RECORDS FOR THIS TASK -
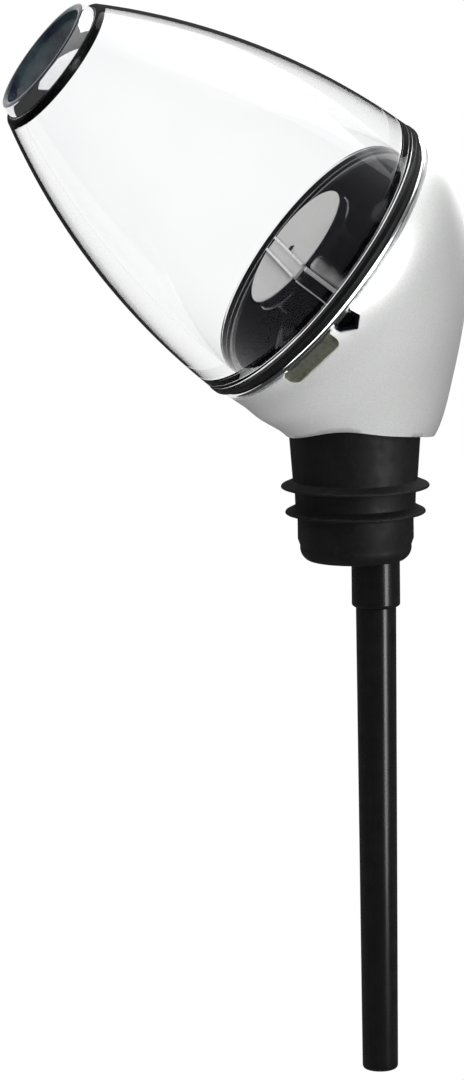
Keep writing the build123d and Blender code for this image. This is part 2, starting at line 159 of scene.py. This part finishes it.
world = bpy.data.worlds.new("studio")
bpy.context.scene.world = world
world.use_nodes = True
tree = world.node_tree
height = tree.nodes.new("ShaderNodeSeparateXYZ")
tree.links.new(tree.nodes.new("ShaderNodeTexCoord").outputs["Generated"], height.inputs["Vector"])
mirrored = tree.nodes.new("ShaderNodeMapRange")
mirrored.inputs["To Min"].default_value = mirrored_low
mirrored.inputs["To Max"].default_value = mirrored_high
tree.links.new(height.outputs["Z"], mirrored.inputs["Value"])
level = tree.nodes.new("ShaderNodeMix")
backdrop = maths(tree, "GREATER_THAN", height.outputs["Y"], backdrop_from)
tree.links.new(seen_direct(tree, backdrop), level.inputs["Factor"])
tree.links.new(mirrored.outputs["Result"], level.inputs["A"])
level.inputs["B"].default_value = white_level
tree.links.new(level.outputs["Result"], tree.nodes["Background"].inputs["Color"])


painted, chromed, not_keyed = (
    bpy.data.collections.new(name) for name in ("painted", "chromed", "not_keyed")
)


def soft_box(name, azimuth, elevation, distance, width, height, radiance, only=None):
    """A flat rectangular light that faces the object from a direction given in degrees."""
    data = bpy.data.lights.new(name, "AREA")
    data.shape = "RECTANGLE"
    data.size, data.size_y = width, height
    data.energy = radiance * pi * width * height
    light = bpy.data.objects.new(name, data)
    out = Vector(
        (
            sin(radians(azimuth)) * cos(radians(elevation)),
            -cos(radians(azimuth)) * cos(radians(elevation)),
            sin(radians(elevation)),
        )
    )
    turn = out.to_track_quat("Z", "Y").to_matrix().to_4x4()
    light.matrix_world = Matrix.Translation(out * distance) @ turn
    light.visible_camera = False
    light.light_linking.receiver_collection = only
    bpy.context.scene.collection.objects.link(light)


soft_box("key_box", 36, 2, 1.2, 0.3, 0.75, 8.0, not_keyed)
soft_box("top_box", 120, 62, 1.3, 1.2, 1.0, 1.5)
soft_box("front_fill", -20, 15, 1.2, 1.8, 1.5, 3.5, painted)
soft_box("low_fill", -60, -25, 1.2, 1.4, 1.0, 3.4, painted)
soft_box("back_fill", 165, 25, 1.2, 1.6, 1.2, 3.1, painted)
soft_box("front_card", 0, -2, 0.7, 2.6, 1.2, 0.9, chromed)
soft_box("back_card", 180, 5, 0.7, 2.6, 1.2, 0.9, chromed)

# The clear chamber is a thick-walled bell of clear polished plastic. It is open at both ends, with
# a bead round its foot and a skirt that plugs over the head's collar.
MM = 0.001
pour = Vector(next(joint for joint in frame["joints"] if joint["name"] == "chamber_pull")["axis"])
seal_low, seal_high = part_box("chamber_seal")
seal_below_seam = 0.8 * MM
seam = (seal_low + seal_high) / 2 + pour * seal_below_seam


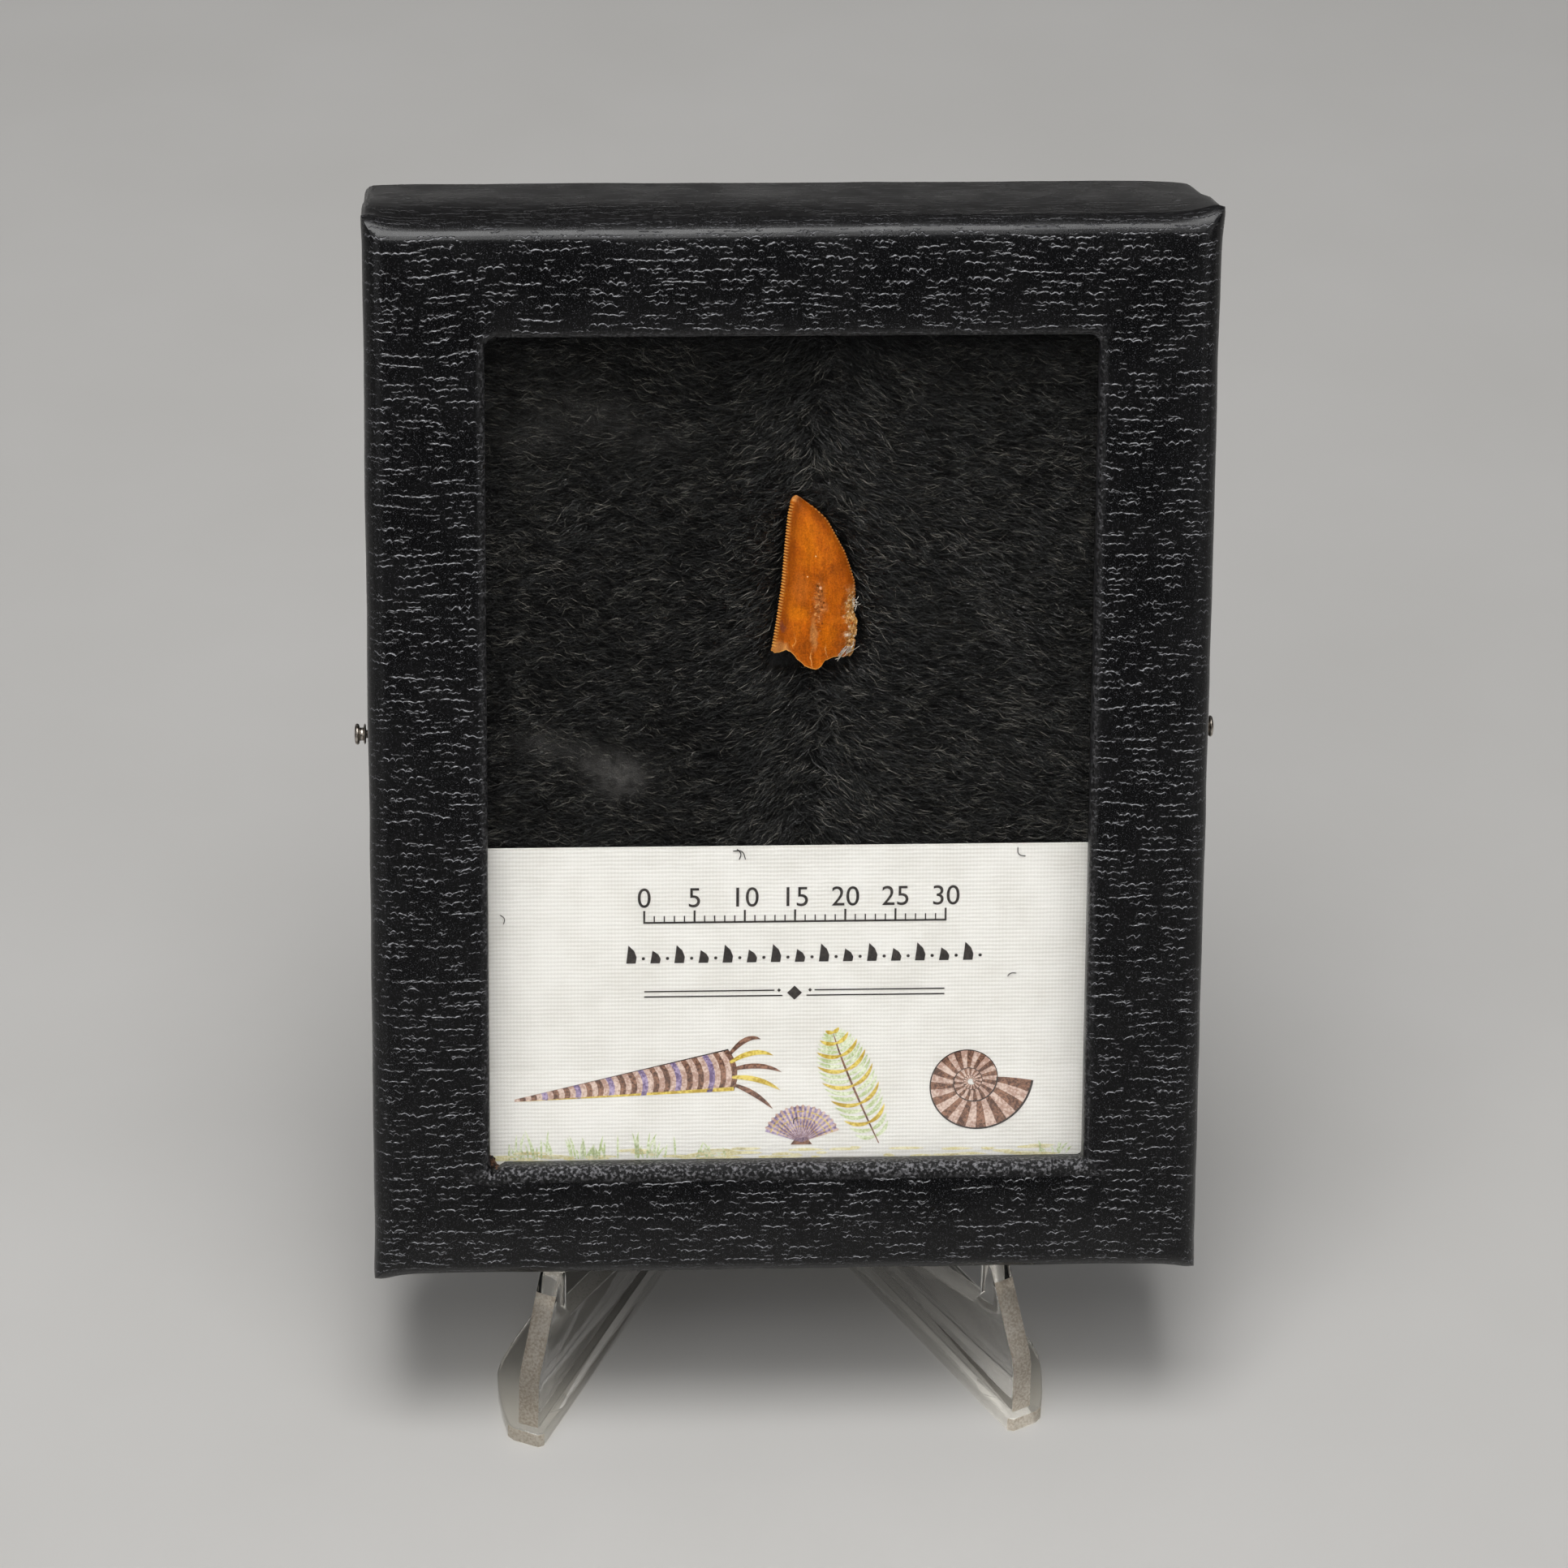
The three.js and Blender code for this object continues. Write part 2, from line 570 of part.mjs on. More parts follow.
const box = new THREE.Group();
box.add(
  piece('tooth', toothGeometry(), MATERIALS.enamel),
  piece('plush_bed', plushGeometry(), MATERIALS.plush),
  piece('label_card', cardGeometry(), MATERIALS.card),
  piece('window_glass', glassGeometry(), MATERIALS.glass),
  piece('lid', lidGeometry(), MATERIALS.coveredBoard),
  piece('tray', trayGeometry(), MATERIALS.trayBoard),
);
for (const [name, side] of [['pin_left', -1], ['pin_right', 1]]) {
  const pin = piece(name, pinGeometry(), MATERIALS.steel);
  pin.rotation.z = (side * Math.PI) / 2;
  pin.position.set(side * (BOX.width / 2 + PIN.headReach), BOX.depth / 2, PIN.height);
  box.add(pin);
}
box.rotation.x = -LEAN;
box.position.z = REST_HEIGHT;

const easel = new THREE.Group();
// A leg's frame starts at its front: it is moved back so that the hinge axis is the group's origin.
const legs = [
  ['easel_left', withClips(legGeometry()), 1],
  ['easel_right', mirrored(withRod(legGeometry())), -1],
];
for (const [name, geometry, side] of legs) {
  const leg = piece(name, geometry.translate(-EASEL.length, 0, 0), MATERIALS.clearPlastic);
  leg.rotation.z = Math.PI / 2 - side * EASEL.splay;
  easel.add(leg);
}
easel.rotation.z = EASEL.turn;
easel.position.set(EASEL.hinge[0], EASEL.hinge[1], 0);

const model = new THREE.Group();
model.add(box, easel);
model.updateMatrixWorld(true);
const bounds = new THREE.Box3().setFromObject(model, true);
const middle = bounds.getCenter(new THREE.Vector3());
model.position.set(-middle.x, -middle.y, -bounds.min.z);

export default model;
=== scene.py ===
"""A serrated dinosaur tooth on a plush bed in a small glazed box, which leans on a clear folding easel.

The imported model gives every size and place. This script gives each piece its finish: the leatherette wrap of
the box, the combed plush, the enamel of the tooth, the laid card with its print, the steel pins and the clear
easel, and it sets them on a pale floor in soft studio light.
"""
import logging
import math
from contextlib import contextmanager
from dataclasses import dataclass, field
from enum import Enum
from functools import partial
from typing import Callable, Iterator, Sequence

import bmesh
import bpy
import numpy as np
from bpy.types import Material, Node, NodeSocket, NodeTree, Object
from mathutils import Matrix, Vector, noise


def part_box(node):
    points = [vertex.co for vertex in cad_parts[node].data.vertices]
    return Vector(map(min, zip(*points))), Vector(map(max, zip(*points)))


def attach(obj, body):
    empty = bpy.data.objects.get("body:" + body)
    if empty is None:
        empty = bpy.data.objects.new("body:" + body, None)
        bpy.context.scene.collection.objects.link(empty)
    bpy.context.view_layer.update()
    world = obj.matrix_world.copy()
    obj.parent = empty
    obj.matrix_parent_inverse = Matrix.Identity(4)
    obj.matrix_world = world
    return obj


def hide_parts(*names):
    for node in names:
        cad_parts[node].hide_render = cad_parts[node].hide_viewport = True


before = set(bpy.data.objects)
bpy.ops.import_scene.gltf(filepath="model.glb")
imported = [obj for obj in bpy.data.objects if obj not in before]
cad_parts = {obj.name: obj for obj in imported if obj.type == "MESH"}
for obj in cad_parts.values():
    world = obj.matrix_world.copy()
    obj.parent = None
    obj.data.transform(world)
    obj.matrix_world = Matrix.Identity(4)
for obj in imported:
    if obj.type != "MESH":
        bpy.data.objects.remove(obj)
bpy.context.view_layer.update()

AddNode = Callable[..., Node]  # add_node with a tree already given
Rows = tuple[tuple[float, ...], ...]  # a table of numbers
log = logging.getLogger("tooth box")

MM = 0.001  # metres in a millimetre
WELD = 1e-6  # points this close, in metres, are one
BANDS = 0.314  # a wave texture's scale over the spacing of its bands


# ---- modelling by hand


class Part(Enum):
    """What an edit picks."""

    VERTS = "VERT"
    EDGES = "EDGE"
    FACES = "FACE"


def select_only(obj: Object) -> None:
    """Deselects everything and makes one object active.

    Args:
        obj: the object.
    """
    bpy.ops.object.select_all(action="DESELECT")
    obj.select_set(True)
    bpy.context.view_layer.objects.active = obj


@contextmanager
def editing(obj: Object) -> Iterator[None]:
    """Holds one object in edit mode.

    Args:
        obj: the mesh object to edit.
    """
    select_only(obj)
    bpy.ops.object.mode_set(mode="EDIT")
    try:
        yield
    finally:
        bpy.ops.object.mode_set(mode="OBJECT")


def pick(obj: Object, part: Part, test: Callable[[Vector, Vector], bool]) -> int:
    """Selects parts of a mesh in edit mode by their place and direction.

    Args:
        obj: the object in edit mode.
        part: whether vertices, edges or faces are picked.
        test: takes a part's middle in millimetres and its normal, or an edge's direction.

    Returns:
        How many parts are picked.
    """
    bpy.ops.mesh.select_mode(type=part.value)
    bpy.ops.mesh.select_all(action="DESELECT")
    mesh = bmesh.from_edit_mesh(obj.data)
    if part is Part.VERTS:
        found = [v for v in mesh.verts if test(v.co / MM, v.normal)]
    elif part is Part.EDGES:
        ends = [(e, e.verts[0].co, e.verts[1].co) for e in mesh.edges]
        found = [e for e, a, b in ends if test((a + b) / 2 / MM, (b - a).normalized())]
    else:
        found = [f for f in mesh.faces if test(f.calc_center_median() / MM, f.normal)]
    for item in found:
        item.select_set(True)
    bmesh.update_edit_mesh(obj.data)
    return len(found)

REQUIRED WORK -
Report how many lines hold the string "points", giving the number and nothing else.

PROBLEM SOLUTION -
3